Emergency safety depends on proper planning. It's important that the entire family know what to do in the event of a fire or other emergency. During a crisis, we humans respond the way we have been trained to do. Kids, especially, need a definite plan to help them react appropriately to an emergency. Evacuation plans are not just for fires, either, it's important to have a plan for any emergency.

Plan Your Escape

Write it down! Make a floor plan of your house:
  • use a fire escape grid
  • include each floor
  • note all potential exits - including windows
  • designate two ways out for each room
  • draw arrows to show which way to go (like hotels do)
  • designate a meeting spot
If your house has very little clearance on either side, and your family could find itself cut off between the front yard and the back yard. Designate meeting places in both yards. Instruct the kids to stay at the meeting place no matter how long it takes an adult to get to them.
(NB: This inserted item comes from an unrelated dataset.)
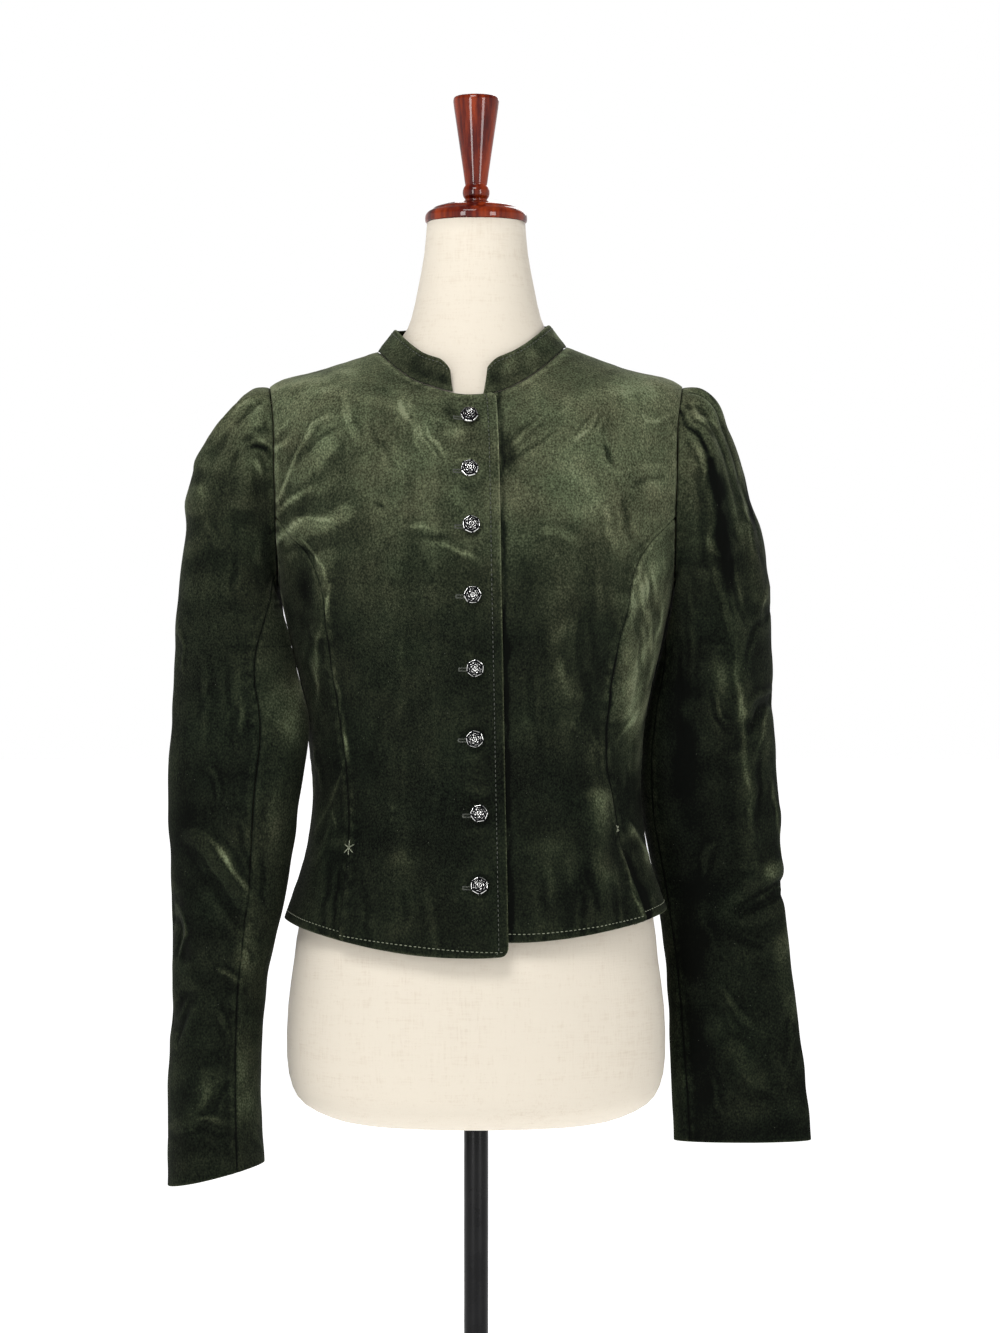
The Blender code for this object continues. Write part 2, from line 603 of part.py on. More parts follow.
def under_sleeve_grid(side, depth):
    rows = sleeve_rows()
    front, back = seam_angles(side, rows)
    base = partial(sleeve_base, side)
    first = front + half_seam(base, front, rows)
    last = back + 360.0 - half_seam(base, back, rows)
    angles = panel_angles(first, last, UNDER_COLUMNS)
    grid = sleeve_surface(side, angles, np.broadcast_to(rows[:, None], angles.shape), depth)
    return grid if side == "left" else grid[:, ::-1]


def round_the_neck(values, turn):
    """A value that goes smoothly round the neck, from front to side to back."""
    ahead = np.where(np.sin(turn) > 0, values["front left"], values["front right"])
    end = np.where(np.cos(turn) > 0, ahead, values["back"])
    return values["side"] + (end - values["side"]) * np.cos(turn) ** 2


def collar_grid(depth):
    """The stand collar, from its left end round the back to its right end."""
    share = np.linspace(0.0, 1.0, COLLAR_COLUMNS + 1)
    height = np.linspace(0.0, 1.0, COLLAR_ROWS + 1)[:, None]
    first = degrees(atan2(COLLAR_END_X["left"], BODY["neck"][2]))
    last = 360.0 + degrees(atan2(COLLAR_END_X["right"], BODY["neck"][2]))
    slant = COLLAR_SLANT * height
    angles = (first + slant) * (1 - share) + (last - slant) * share
    neck = np.full(angles.shape, float(NECK))
    over_left_front = (angles > 270.0) * closure_lift(body_base(angles, neck)[..., 0])
    foot = body_surface(angles, neck, over_left_front * (LAYER + COLLAR_WALL - WALL) / LAYER)
    from_end = np.minimum(angles - first, last - angles) * radians(1.0) * BODY["neck"][2]
    corner = np.clip(1 - from_end / COLLAR_CORNER, 0.0, 1.0)
    rise = round_the_neck(COLLAR_RISE, np.radians(angles))
    lean = round_the_neck(COLLAR_LEAN, np.radians(angles))
    climb = height * (1 - COLLAR_CORNER / rise * (1 - np.sqrt(1 - corner**2)))
    radial = foot * np.array([1.0, 1.0, 0.0])
    radial = radial / np.linalg.norm(radial, axis=-1, keepdims=True)
    grid = foot - radial * (lean * climb + depth)[..., None]
    grid[..., 2] += COLLAR_GAP + rise * climb
    return grid


def grid_triangles(index, points):
    """Two triangles for each cell of a grid of point numbers, split along the cell's shorter diagonal."""
    low, low_next = index[:-1, :-1].ravel(), index[:-1, 1:].ravel()
    high, high_next = index[1:, :-1].ravel(), index[1:, 1:].ravel()
    rising = np.linalg.norm(points[low] - points[high_next], axis=1)
    falling = np.linalg.norm(points[low_next] - points[high], axis=1)
    by_rising = np.stack([low, low_next, high_next, low, high_next, high], axis=1)
    by_falling = np.stack([low, low_next, high, low_next, high_next, high], axis=1)
    return np.where((rising <= falling)[:, None], by_rising, by_falling).reshape(-1, 3)


def cloth_sheet(name, grid_at, wall, material, collection):
    """A wall of cloth between two grids: the outer face at depth 0, and the inner face at depth wall."""
    outer, inner = grid_at(0.0), grid_at(wall)
    rows, columns = outer.shape[:2]
    count = rows * columns
    index = np.arange(count).reshape(rows, columns)
    rim = np.concatenate((index[0, :-1], index[:-1, -1], index[-1, :0:-1], index[:0:-1, 0]))
    rim = np.append(rim, rim[0])
    points = np.concatenate((outer.reshape(-1, 3), inner.reshape(-1, 3)))
    skin = grid_triangles(index, points)
    edge = grid_triangles(np.stack([rim + count, rim]), points)
    mesh = bpy.data.meshes.new(name)
    mesh.from_pydata(points.tolist(), [], np.concatenate((skin, skin[:, ::-1] + count, edge)).tolist())
    mesh.shade_smooth()
    mesh.materials.append(material)
    obj = bpy.data.objects.new(name, mesh)
    collection.objects.link(obj)


def turned(name, profile, steps, material, collection):
    """A solid of revolution about its own Z, from a profile that runs down its outer side."""
    mesh = bpy.data.meshes.new(name)
    points = [(radius, 0.0, height) for radius, height in profile]
    mesh.from_pydata(points, [(i, i + 1) for i in range(len(points) - 1)], [])
    obj = bpy.data.objects.new(name, mesh)
    screw = obj.modifiers.new("Turned", "SCREW")
    screw.steps = screw.render_steps = steps
    screw.use_merge_vertices = True
    screw.merge_threshold = 0.00001
    screw.use_smooth_shade = True
    mesh.materials.append(material)
    collection.objects.link(obj)
    return obj


def level_at_height(height):
    """The level whose centre front is at a height."""
    levels = np.linspace(HEM, NECK, 400)
    return float(np.interp(height, body_base(np.zeros(400), levels)[:, 2], levels))


def add_button(number, height, x, material, collection):
    """A domed shank button that stands on the right front, square to the cloth."""
    level = np.array(level_at_height(height))
    angle = angle_at_x(x, level)
    seat = body_surface(angle, level, LAYER + BUTTON_STANDOFF)
    normal = surface_normals(body_base, angle, level, 0.4, 0.02)
    button = turned(f"button_{number}", BUTTON_PROFILE, BUTTON_STEPS, material, collection)
    button.location = seat
    button.rotation_euler = Vector(normal).to_track_quat("Z", "Y").to_euler()


def form_ring(table, level, angles):
    """A ring of the form's hips or neck."""
    values = {name: column(table, FORM_COLUMNS, name, level) for name in FORM_COLUMNS}
    turn = np.radians(angles)
    x, y = rounded_section(turn, values["half_width"], values["front"], values["back"], FORM_SQUARENESS)
    facing = np.cos(turn)
    rise = np.where(facing > 0, values["front_rise"], values["back_rise"])
    return np.stack([x, y, values["z"] + rise * facing**2], axis=-1)


def form_body_ring(level, angles):
    """A ring of the form inside the jacket, which stops at a flat plate in each armhole."""
    levels = np.full(angles.shape, float(level))
    points = body_base(angles, levels)
    normals = surface_normals(body_base, angles, np.clip(levels, 0.02, NECK - 0.02), 0.4, 0.02)
    points = points - normals * (WALL + body_column("ease", levels))[..., None]
    reach = np.abs(points[..., 0]) - (ARM_PLATE_X - ARM_PLATE_SOFT)
    eased = ARM_PLATE_SOFT * np.tanh(np.clip(reach, 0.0, None) / ARM_PLATE_SOFT)
    points[..., 0] -= np.sign(points[..., 0]) * (np.clip(reach, 0.0, None) - eased)
    return points


def add_form(material, collection):
    """The limbless form: hips, torso and neck in one closed skin."""
    angles = np.arange(FORM_COLUMNS_ROUND) * 360.0 / FORM_COLUMNS_ROUND
    rings = [form_ring(FORM_HIPS, row, angles) for row in range(len(FORM_HIPS))]
    rings += [form_body_ring(level, angles) for level in FORM_LEVELS]
    rings += [form_ring(FORM_NECK, row, angles) for row in range(len(FORM_NECK))]
    count = FORM_COLUMNS_ROUND
    faces = [tuple(reversed(range(count)))]
    for i in range(len(rings) - 1):
        for j in range(count):
            after = (j + 1) % count
            faces.append((i * count + j, i * count + after, (i + 1) * count + after, (i + 1) * count + j))
    faces.append(tuple(range((len(rings) - 1) * count, len(rings) * count)))
    mesh = bpy.data.meshes.new("dress_form")
    mesh.from_pydata(np.concatenate(rings).tolist(), [], faces)
    mesh.shade_smooth()
    mesh.materials.append(material)
    obj = bpy.data.objects.new("dress_form", mesh)
    collection.objects.link(obj)


def add_pole(foot, top, material, collection):
    """The round pole between the base's hub and the form."""
    bpy.ops.mesh.primitive_cylinder_add(
        vertices=TURNED_STEPS,
        radius=POLE_RADIUS,
        depth=top - foot,
        location=(0.0, 0.0, (top + foot) / 2),
    )
    pole = bpy.context.active_object
    pole.name = pole.data.name = "pole"
    pole.data.shade_smooth()
    pole.data.set_sharp_from_angle(angle=radians(40.0))
    pole.data.materials.append(material)
    for holder in pole.users_collection:
        holder.objects.unlink(pole)
    collection.objects.link(pole)


def add_stand(wood, metal, collection):
    turned("neck_cap", CAP_PROFILE, TURNED_STEPS, wood, collection)
    turned("finial", FINIAL_PROFILE, TURNED_STEPS, wood, collection)
    form_bottom = FORM_HIPS["underside"][0]
    add_pole(HUB_HEIGHT + TOUCH, form_bottom - TOUCH, metal, collection)
    bevel = 0.004
    base = (
        (0.0, HUB_HEIGHT),
        (HUB_RADIUS, HUB_HEIGHT),
        (HUB_RADIUS, BASE_THICK),
        (BASE_RADIUS - bevel, BASE_THICK),
        (BASE_RADIUS, BASE_THICK - bevel),
        (BASE_RADIUS, 0.0),
        (0.0, 0.0),
    )
    turned("base", base, TURNED_STEPS + 12, metal, collection)


def add_jacket(velvet, silver, collection):
    cloth_sheet("front_right", right_front_grid, WALL, velvet, collection)
    cloth_sheet("front_left", left_front_grid, WALL, velvet, collection)
    cloth_sheet("back", back_grid, WALL, velvet, collection)
    cloth_sheet("collar", collar_grid, COLLAR_WALL, velvet, collection)
    for side in SIDE_SIGN:
        cloth_sheet(f"side_front_{side}", partial(side_front_grid, side), WALL, velvet, collection)
        cloth_sheet(f"top_sleeve_{side}", partial(top_sleeve_grid, side), WALL, velvet, collection)
        cloth_sheet(f"under_sleeve_{side}", partial(under_sleeve_grid, side), WALL, velvet, collection)
    for number, (height, x) in enumerate(BUTTONS, start=1):
        add_button(number, height, x, silver, collection)


def main():
    clear_scene()
    collection = new_collection("Velvet jacket on a dress form")
    materials = {name: new_material(name) for name in COLOURS}
    add_form(materials["linen"], collection)
    add_stand(materials["wood"], materials["black metal"], collection)
    add_jacket(materials["velvet"], materials["antique silver"], collection)


main()
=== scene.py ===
"""Looks of the cropped velvet jacket on its dress form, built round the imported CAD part.

Metres, +Z up, in the CAD's frame. The garment faces -Y; left and right are the wearer's, and left is at +X.
The tables and the functions of the cut repeat those of the CAD source, and are sampled more finely here.
"""

from functools import partial
from math import atan2, degrees, radians

import bpy
import numpy as np
from mathutils import Matrix, Vector


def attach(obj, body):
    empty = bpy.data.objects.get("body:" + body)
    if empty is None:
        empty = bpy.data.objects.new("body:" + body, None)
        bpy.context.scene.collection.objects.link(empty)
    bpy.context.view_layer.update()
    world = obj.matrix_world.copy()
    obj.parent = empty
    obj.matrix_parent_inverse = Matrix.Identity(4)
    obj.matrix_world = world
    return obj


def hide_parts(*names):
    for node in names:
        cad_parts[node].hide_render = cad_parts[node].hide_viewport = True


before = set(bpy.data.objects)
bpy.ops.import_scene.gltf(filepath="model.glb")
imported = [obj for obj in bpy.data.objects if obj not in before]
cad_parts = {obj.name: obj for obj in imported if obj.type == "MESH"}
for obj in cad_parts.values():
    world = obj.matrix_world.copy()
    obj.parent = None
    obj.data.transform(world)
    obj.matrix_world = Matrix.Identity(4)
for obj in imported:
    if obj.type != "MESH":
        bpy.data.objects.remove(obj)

# Cloth and clearances
WALL = 0.0016
COLLAR_WALL = 0.0022
SEAM_HALF = 0.00017
LAYER_GAP = 0.0007
LAYER = WALL + LAYER_GAP
SLEEVE_GAP = 0.0004
COLLAR_GAP = 0.0005
TOUCH = 0.0003
BUTTON_STANDOFF = 0.0005

# The jacket's body is a stack of rounded sections. A level is a row number, and may be a fraction.
# rise lifts the section's front or back above its side, shift moves it to the wearer's left, and
# right_drop lowers its right side; ease is the room between cloth and form.
BODY_COLUMNS = (
    "z", "half_width", "front", "back", "squareness",
    "front_rise", "back_rise", "shift", "right_drop", "ease",
)
BODY = {
    "hem": (0.8855, 0.1680, 0.1280, 0.1220, 2.20, -0.0345, -0.008, 0.000, 0.0080, 0.0120),
    "high hip": (0.9260, 0.1535, 0.1190, 0.1100, 2.20, -0.0230, -0.004, 0.000, 0.0055, 0.0150),
    "low waist": (0.9660, 0.1456, 0.1100, 0.0990, 2.20, -0.0100, 0.000, 0.000, 0.0030, 0.0170),
    "waist": (1.0080, 0.1445, 0.1065, 0.0960, 2.20, -0.0040, 0.000, 0.000, 0.0010, 0.0160),
    "ribs": (1.0600, 0.1500, 0.1120, 0.0990, 2.25, 0.0000, 0.000, 0.000, 0.0000, 0.0110),
    "under bust": (1.1150, 0.1620, 0.1200, 0.1030, 2.30, 0.0000, 0.000, 0.000, 0.0000, 0.0060),
    "underarm": (1.1680, 0.1735, 0.1260, 0.1060, 2.30, 0.0000, 0.000, 0.000, 0.0000, 0.0030),
    "chest": (1.2350, 0.1860, 0.1230, 0.1070, 2.30, -0.0100, 0.000, 0.000, 0.0000, 0.0025),
    "yoke": (1.3000, 0.1920, 0.1120, 0.1020, 2.30, -0.0280, -0.002, 0.000, 0.0000, 0.0024),
    "shoulder": (1.3430, 0.1810, 0.1010, 0.0900, 2.20, -0.0430, -0.008, 0.000, 0.0000, 0.0022),
    "mid shoulder": (1.3600, 0.1320, 0.0930, 0.0740, 2.10, -0.0450, -0.002, -0.002, 0.0015, 0.0020),
    "neck": (1.3785, 0.0830, 0.0830, 0.0580, 2.00, -0.0485, 0.004, -0.0035, 0.0040, 0.0022),
}
HEM, UNDERARM, SHOULDER, NECK = 0, 6, 9, 11

# The bust shaping that the seams give, on both sides of the centre front
CUP_X, CUP_Z = 0.078, 1.165
CUP_RADIUS = 0.042
CUP_DEPTH = 0.009

# Armhole: an oval round the side, between the underarm and the shoulder point
ARMHOLE_MIDDLE = (UNDERARM + SHOULDER) / 2
ARMHOLE_REACH = (SHOULDER - UNDERARM) / 2
ARMHOLE_SWING = 18.0
ARMHOLE_FULLNESS = 2.3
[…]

Security bars need a quick release mechanism on the inside. If your house has security bars on the windows to keep bad guys out, make sure they aren't also keeping the good guys in. If security bars cannot be released, they need to be replaced.
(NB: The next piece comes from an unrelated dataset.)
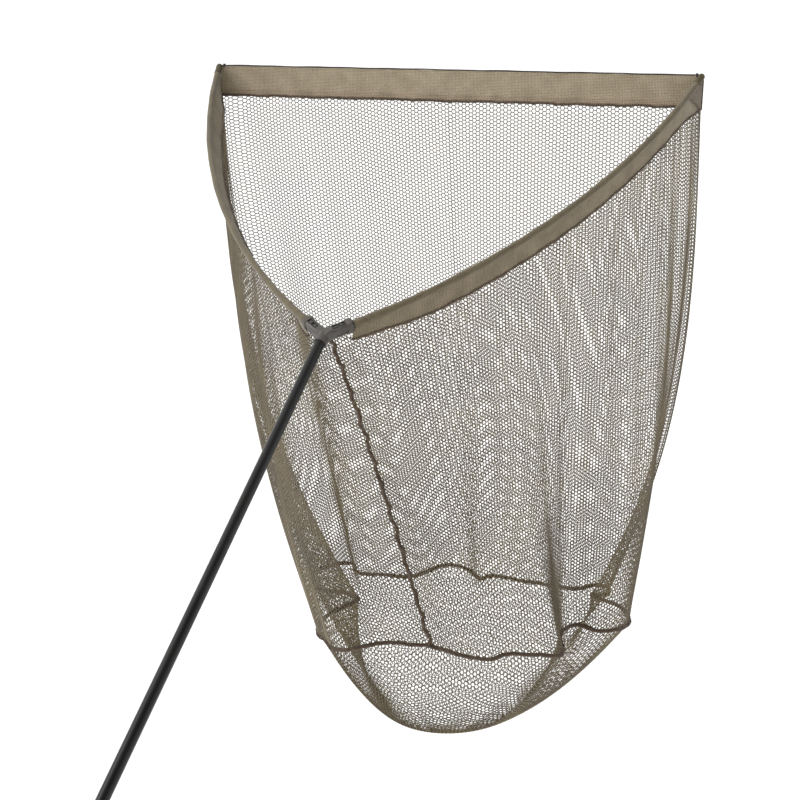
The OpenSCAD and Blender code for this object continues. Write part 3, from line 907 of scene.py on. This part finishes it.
def whip_tree():
    """A path in, leaning loops of thread out, one at each pitch. Inputs: Stitch pitch,
    Loop width, Loop height, Thread radius, Lean, Stitch seed, Thread material."""
    tree = bpy.data.node_groups.new("whipped thread", "GeometryNodeTree")
    face = tree.interface
    face.new_socket("Geometry", in_out="INPUT", socket_type="NodeSocketGeometry")
    for name in ("Stitch pitch", "Loop width", "Loop height", "Thread radius", "Lean"):
        face.new_socket(name, in_out="INPUT", socket_type="NodeSocketFloat")
    face.new_socket("Stitch seed", in_out="INPUT", socket_type="NodeSocketInt")
    face.new_socket("Thread material", in_out="INPUT", socket_type="NodeSocketMaterial")
    face.new_socket("Geometry", in_out="OUTPUT", socket_type="NodeSocketGeometry")
    start = add_node(tree, "NodeGroupInput")
    path = add_node(tree, "GeometryNodeMeshToCurve", Mesh=start.outputs["Geometry"])
    stops = add_node(tree, "GeometryNodeCurveToPoints", {"mode": "LENGTH"}, Curve=path.outputs["Curve"],
                     Length=start.outputs["Stitch pitch"])
    loop = add_node(tree, "GeometryNodeCurvePrimitiveCircle", {"mode": "RADIUS"}, Resolution=9, Radius=0.5)
    size = add_node(tree, "ShaderNodeCombineXYZ", X=start.outputs["Loop height"],
                    Y=start.outputs["Loop width"], Z=1.0)
    oval = add_node(tree, "GeometryNodeTransform", Geometry=loop.outputs["Curve"],
                    Scale=size.outputs["Vector"])
    thread = add_node(tree, "GeometryNodeCurvePrimitiveCircle", {"mode": "RADIUS"}, Resolution=4,
                      Radius=start.outputs["Thread radius"])
    ring_mesh = add_node(tree, "GeometryNodeCurveToMesh", Curve=oval.outputs["Geometry"])
    tree.links.new(thread.outputs["Curve"], ring_mesh.inputs["Profile Curve"])
    lean_by = add_node(tree, "FunctionNodeRandomValue", {"data_type": "FLOAT"},
                       Seed=start.outputs["Stitch seed"])
    low = add_node(tree, "ShaderNodeMath", {"operation": "MULTIPLY"}, i0=start.outputs["Lean"], i1=0.4)
    tree.links.new(low.outputs[0], lean_by.inputs[2])
    tree.links.new(start.outputs["Lean"], lean_by.inputs[3])
    lean = add_node(tree, "ShaderNodeCombineXYZ", X=lean_by.outputs[1])
    turned = add_node(tree, "FunctionNodeRotateRotation", {"rotation_space": "LOCAL"})
    tree.links.new(stops.outputs["Rotation"], turned.inputs[0])
    tree.links.new(lean.outputs["Vector"], turned.inputs[1])
    swell = add_node(tree, "FunctionNodeRandomValue", {"data_type": "FLOAT"},
                     Seed=start.outputs["Stitch seed"])
    swell.inputs[2].default_value = 0.86
    swell.inputs[3].default_value = 1.14
    loops = add_node(tree, "GeometryNodeInstanceOnPoints", Points=stops.outputs["Points"],
                     Instance=ring_mesh.outputs["Mesh"], Rotation=turned.outputs["Rotation"],
                     Scale=swell.outputs[1])
    real = add_node(tree, "GeometryNodeRealizeInstances", Geometry=loops.outputs["Instances"])
    soft = add_node(tree, "GeometryNodeSetShadeSmooth", Geometry=real.outputs["Geometry"])
    painted = add_node(tree, "GeometryNodeSetMaterial", Geometry=soft.outputs["Geometry"])
    tree.links.new(start.outputs["Thread material"], painted.inputs["Material"])
    end = add_node(tree, "NodeGroupOutput")
    tree.links.new(painted.outputs["Geometry"], end.inputs["Geometry"])
    return tree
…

Practice, Practice, Practice

There is no such thing as too much practice. make sure to practice escaping from each room in the house, through both exits. If it's necessary to climb out of a window, make sure kids practice using the fire escape ladder. The USFA recommends practicing fire drills in the home at least once per month. Be sure to practice releasing security bars as well. Any bars that do not release as necessary need to be repaired or replaced immediately.

No Hesitation

Time is the enemy in a house fire. There are gases in smoke that can overhwelm an adult in less than a minute. As soon as the smoke alarm starts beeping or someone in the house smells smoke or discovers fire, GET OUT! There is no time to waste.
  • Don't stop to get items
  • Don't stop to call 911
  • Don't go back in the house

Too Hot, Don't Touch

Always test a door with the back of your hand before you open it. If it is hot, leave it closed and exit through the window. Testing with the back of your hand is more sensitive. Opening a door with fire on the other side will cause the fire to jump into the room with you. Fire follows oxygen, and the room without fire has more oxygen than the room that is burning. Don't give fire the chance, keep a hot door closed.

Stay Low and Go

Heated air from a fire rises and takes smoke with it. The smoky, dangerous air will collect on the ceiling and steadily work its way down to the floor. Keep your head below the bad, smoky air by crawling on hands and knees during a fire. Remember: bad air up, good air down - stay low and go.

Huddle Up

Once out of the house, go to the meeting place and take attendance.

DO NOT GO BACK INSIDE - EVEN IF SOMEONE IS MISSING! Going back into a burning or unstable house can create a second victim. If someone is trapped inside, rescuers will need to find one person. If you go back inside, they'll need to find two. Once out, stay out.

Fire Alarms and Carbon Monoxide Detectors

Make sure you have fire alarms and carbon monoxide detectors in your house. Place alarms on the ceiling in each bedroom and hallway, the kitchen, and the laundry room. Check alarm batteries every month and replace them whenever you change your clocks for daylight savings time. Replace alarms every ten years or as recommended by the manufacturer.